Lovullo inherits a team that vastly fell below expectations last season. Picked to compete for a postseason berth, the D-backs unraveled amid a host of injuries and underperformance to finish with a 69-93 record.
"I'm not going to get blinded by the fact that the team won 69 games," Lovullo said. "I'm more excited about the type of players we have here, the culture that we're going to try to set here -- from the dugout level, clubhouse level. We're looking for smart, tough baseball players that are fearless. We have those guys here. We have a number of those guys here. There's a great nucleus of players here."
Once Hazen was named GM, speculation immediately surrounded Lovullo, given the pair's history, which dates back to 2001 when both were in the Indians' organization before moving on to Boston.
Hazen watched Lovullo manage the Red Sox for seven weeks at the end of the 2015 season when manager John Farrell underwent treatment for lymphoma.
Lovullo interviewed last Monday, and after he and Phil Nevin became finalists, Lovullo had a second interview on Wednesday. On Friday, he was offered the job.
One of Lovullo's first tasks will be putting together a coaching staff.

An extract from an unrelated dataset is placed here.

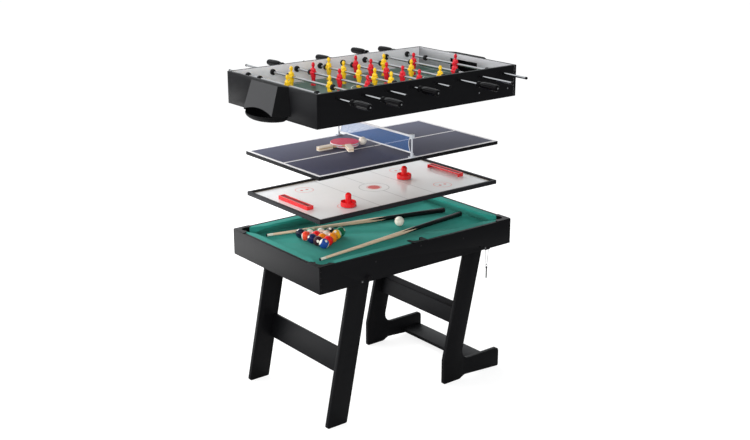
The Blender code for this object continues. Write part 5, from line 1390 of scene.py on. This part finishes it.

Pitching coach Mike Butcher, hitting coach Dave Magadan and first-base coach Dave McKay are the only coaches who have contracts for next season, though that does not guarantee they will return.

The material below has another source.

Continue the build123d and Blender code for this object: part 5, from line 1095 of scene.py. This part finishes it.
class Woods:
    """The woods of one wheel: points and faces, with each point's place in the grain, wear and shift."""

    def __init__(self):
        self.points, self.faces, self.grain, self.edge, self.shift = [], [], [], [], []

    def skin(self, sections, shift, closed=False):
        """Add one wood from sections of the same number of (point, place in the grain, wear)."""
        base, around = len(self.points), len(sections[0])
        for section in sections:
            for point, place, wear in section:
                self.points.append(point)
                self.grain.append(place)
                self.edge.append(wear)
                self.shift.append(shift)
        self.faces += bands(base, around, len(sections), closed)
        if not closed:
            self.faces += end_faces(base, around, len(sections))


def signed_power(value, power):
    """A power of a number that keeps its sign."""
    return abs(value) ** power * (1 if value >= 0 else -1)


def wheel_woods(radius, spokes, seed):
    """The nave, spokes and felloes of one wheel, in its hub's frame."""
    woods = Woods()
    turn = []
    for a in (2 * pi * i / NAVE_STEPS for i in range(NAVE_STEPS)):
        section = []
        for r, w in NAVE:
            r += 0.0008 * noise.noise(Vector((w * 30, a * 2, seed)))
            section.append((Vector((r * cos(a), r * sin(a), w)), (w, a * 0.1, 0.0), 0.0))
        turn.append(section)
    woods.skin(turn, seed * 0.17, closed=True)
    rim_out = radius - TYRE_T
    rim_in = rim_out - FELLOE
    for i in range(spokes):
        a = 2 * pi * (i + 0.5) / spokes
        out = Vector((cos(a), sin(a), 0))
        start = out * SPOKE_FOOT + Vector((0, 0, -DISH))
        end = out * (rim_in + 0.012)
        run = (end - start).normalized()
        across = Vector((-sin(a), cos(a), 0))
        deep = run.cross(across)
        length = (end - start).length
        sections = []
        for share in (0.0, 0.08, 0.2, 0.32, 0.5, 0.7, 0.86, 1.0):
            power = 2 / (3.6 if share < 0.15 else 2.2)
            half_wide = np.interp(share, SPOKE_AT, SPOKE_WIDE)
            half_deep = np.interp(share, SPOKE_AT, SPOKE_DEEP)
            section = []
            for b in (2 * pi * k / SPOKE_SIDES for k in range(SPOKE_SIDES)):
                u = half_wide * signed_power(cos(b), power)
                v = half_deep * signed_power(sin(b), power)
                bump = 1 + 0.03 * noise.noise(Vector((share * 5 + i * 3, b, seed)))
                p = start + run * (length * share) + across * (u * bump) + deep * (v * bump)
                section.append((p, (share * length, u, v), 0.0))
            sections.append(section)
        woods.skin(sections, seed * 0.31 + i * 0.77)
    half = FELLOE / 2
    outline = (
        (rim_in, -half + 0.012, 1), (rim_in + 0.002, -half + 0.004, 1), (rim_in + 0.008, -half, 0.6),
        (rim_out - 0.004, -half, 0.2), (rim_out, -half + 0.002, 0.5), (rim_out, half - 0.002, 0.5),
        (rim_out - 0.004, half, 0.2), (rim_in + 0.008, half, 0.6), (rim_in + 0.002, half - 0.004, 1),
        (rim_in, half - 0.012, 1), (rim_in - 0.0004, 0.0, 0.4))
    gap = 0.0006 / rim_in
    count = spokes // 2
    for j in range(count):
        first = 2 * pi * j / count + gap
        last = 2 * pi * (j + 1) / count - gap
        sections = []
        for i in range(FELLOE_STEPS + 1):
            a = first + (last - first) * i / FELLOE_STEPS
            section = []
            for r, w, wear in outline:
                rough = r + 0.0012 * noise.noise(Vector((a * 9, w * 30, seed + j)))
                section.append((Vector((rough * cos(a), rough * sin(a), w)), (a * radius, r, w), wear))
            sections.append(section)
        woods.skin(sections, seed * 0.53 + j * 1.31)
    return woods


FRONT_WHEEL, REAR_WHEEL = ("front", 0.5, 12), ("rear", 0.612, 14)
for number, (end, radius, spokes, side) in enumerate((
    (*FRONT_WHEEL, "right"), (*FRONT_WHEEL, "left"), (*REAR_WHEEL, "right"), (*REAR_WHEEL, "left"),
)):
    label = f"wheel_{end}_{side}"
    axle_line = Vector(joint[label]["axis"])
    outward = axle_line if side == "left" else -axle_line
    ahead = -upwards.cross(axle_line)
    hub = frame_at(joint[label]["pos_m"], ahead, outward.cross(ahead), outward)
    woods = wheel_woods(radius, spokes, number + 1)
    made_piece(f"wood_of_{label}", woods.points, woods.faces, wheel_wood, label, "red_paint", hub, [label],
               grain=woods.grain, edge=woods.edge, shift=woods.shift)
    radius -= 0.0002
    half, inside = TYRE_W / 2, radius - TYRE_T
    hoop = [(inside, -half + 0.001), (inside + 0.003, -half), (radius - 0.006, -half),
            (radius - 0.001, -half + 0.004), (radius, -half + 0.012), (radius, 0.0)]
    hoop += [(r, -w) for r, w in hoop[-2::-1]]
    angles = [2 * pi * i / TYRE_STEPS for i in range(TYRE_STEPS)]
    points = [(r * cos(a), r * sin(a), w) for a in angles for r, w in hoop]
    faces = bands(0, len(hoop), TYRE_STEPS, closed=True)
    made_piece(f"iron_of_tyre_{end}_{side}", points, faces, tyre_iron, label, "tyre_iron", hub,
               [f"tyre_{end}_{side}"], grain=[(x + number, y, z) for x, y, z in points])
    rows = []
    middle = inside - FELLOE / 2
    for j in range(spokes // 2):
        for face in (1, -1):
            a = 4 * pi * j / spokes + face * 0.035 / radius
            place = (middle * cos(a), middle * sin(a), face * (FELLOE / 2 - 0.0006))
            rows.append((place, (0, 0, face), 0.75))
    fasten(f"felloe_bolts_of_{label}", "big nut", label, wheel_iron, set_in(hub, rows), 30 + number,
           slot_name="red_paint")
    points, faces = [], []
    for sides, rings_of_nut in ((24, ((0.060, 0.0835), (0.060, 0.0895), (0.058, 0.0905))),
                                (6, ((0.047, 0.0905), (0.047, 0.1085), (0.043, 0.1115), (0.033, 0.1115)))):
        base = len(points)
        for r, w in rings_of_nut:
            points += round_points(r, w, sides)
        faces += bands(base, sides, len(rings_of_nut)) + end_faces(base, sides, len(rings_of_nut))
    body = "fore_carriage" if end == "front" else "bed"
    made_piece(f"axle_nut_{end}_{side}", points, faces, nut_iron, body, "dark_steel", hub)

Third-base coach Matt Williams and assistant hitting coach Mark Grace will reportedly not return, while bench coach Glenn Sherlock and bullpen coach Garvin Alston had their contracts expire at the end of October.
"At this time, we haven't made any decisions," Lovullo said. "Things have been moving at a pretty fast pace for me. I think Mike and I are going to sit down and address that [soon]."
Lovullo will also try and reach out to as many of his current players as possible.
"I plan on meeting with several guys just so they can put a face to the name, let them ask some questions, and let them know that what they are thinking and what they are talking about matters," Lovullo said. "That's important to me. I think that's something that drives me every day. Part of communication is being an active listener. I just want them to know that I'm not sure what it was like here in the past, but what they're going to talk about and what they're thinking about is going to matter to me."